MN: No, I think I’ve always just done whatever I wanted to do.  That’s maybe gotten me into some trouble in the past.

AF: The new album is gorgeous.  I love how roomy it feels, the atmosphere built by the string arrangements.  Do you get to have a hand in the production at all?

MN: Well, no.  The producer’s name is Randall Dunn.  He’s worked with bands like Earth and Sunn O))) and he helped with that stuff.  I had written all the songs and all the harmony vocals that I sing on the record but instrumentation was a joint venture between Randall’s ideas and me saying “yes, that sounds like a good idea”.

AF: Was it hard for you to let someone else in on that process?

MN: No, because I’ve always worked with a producer on my records.  I think that word is confusing to people.  In the pop idiom the producer is very different than in the indie rock idiom.

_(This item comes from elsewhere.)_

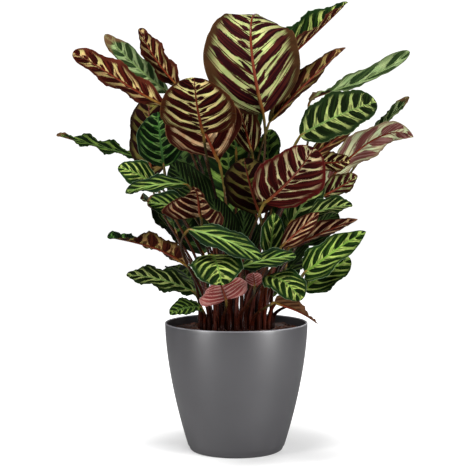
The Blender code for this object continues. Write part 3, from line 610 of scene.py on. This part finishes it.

AF: You’ve had a hand in a bunch of really great collaborations, working with Angel Olsen, and Emily Jane White to name a few.  What’s different about working on those sorts of projects?

MN: Well, they’re really different.  With Emily it was really just background vocals.  It wasn’t as much of a collaboration as I was a guest player.  With Angel it was different, it was more of a collaboration.  We got in touch after meeting years ago, and I wrote her to congratulate her on Acrobat and she was like “Oh, we should do songs together, let’s do covers” and so we sent cover songs back and forth over the internet to record those harmony vocals.  It was really fun; I like doing stuff like that, although it’s very different than doing my own work.  It’s probably less of an emotional investment.

AF: Do you have any collaborations coming up?

MN: Not a lot right now.  I’m hoping somebody gets in touch and says “Hey, why don’t you score my film?”

AF: You want to do film scores?

MN: Yeah, that would be really fun.

AF: What kind of film would you want to score?

MN: Just some kind of sad drama.  I think that would make the most sense.